Here is what I'm looking at:

Remington VTR in 223 - just because the triangle barrel is cool.

Savage Weather Warrior 16FCSS in 223

Savage M10 Predator in 223

Ruger M77 Hawkeye SS/synthetic in 223

Weatherby Vanguard SS/synthetic in 223

From the new pricing that I've been searching on the VTR and Hawkeye are priced out of my reach at the moment. I'm looking to spend $500-$700 on this project. Barrel twist is not really important since I don't think I'll be taking shots over 300 yards so even a 1-in-12 should work.

I already own Remington's, Rugers and Savages so the Weatherby is appealing in that I don't own one. The Savage 16FCSS fills the bill but the stock in nothing great. Wondering what to do, what to do.
 
Accustock

I had a quick visit to the Savage web site and the new stock is nice but priced over what I'm looking to spend. It may just be worth waiting for if there are some reviews.

Woodbeef, I thought about the Tikka but they are so predictable, smooth action, good feeding, shoots great. #### maybe I should add the Tikka SS lite to the list as well.
 
Found something

Well it was not on the list but you know how the story goes, when a good deal comes up you should grab it. I ended up with a Ruger M77/22 in 22 Hornet.

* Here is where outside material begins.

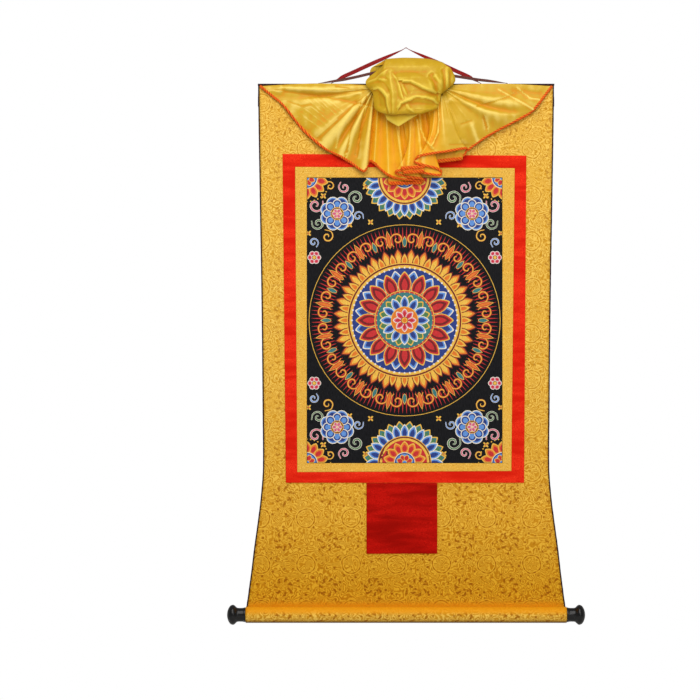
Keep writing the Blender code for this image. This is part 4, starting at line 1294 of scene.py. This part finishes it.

The rifle is Blued and wood stocked but in very good condition and almost no rounds through it. It has already been bedded and had a scope on it. I also got a spare mag, 196 rounds of ammo (some factory and some reloads), 250 new remington brass, 53 once fired brass and Lyman dies for $500.

The 22 Hornet is very easy on recoil and very conservative on powder (583-875 rounds/lbs). So far it is more than accurate enough for my needs and it's nice and light. I just need to lighten the trigger a little and find me an RCBS #12 shell plate for a 5 station die.

So much for the synthetic/stainless combo I was looking at. For the price I could not really turn my head the other way.:p
 
let us know how the accuracy goes with that ruger hornet. they have very hit/miss reviews.

they "feel" like a really nice gun though. I've been shooting my CZ hornet for a few months now. try lil'gun powder.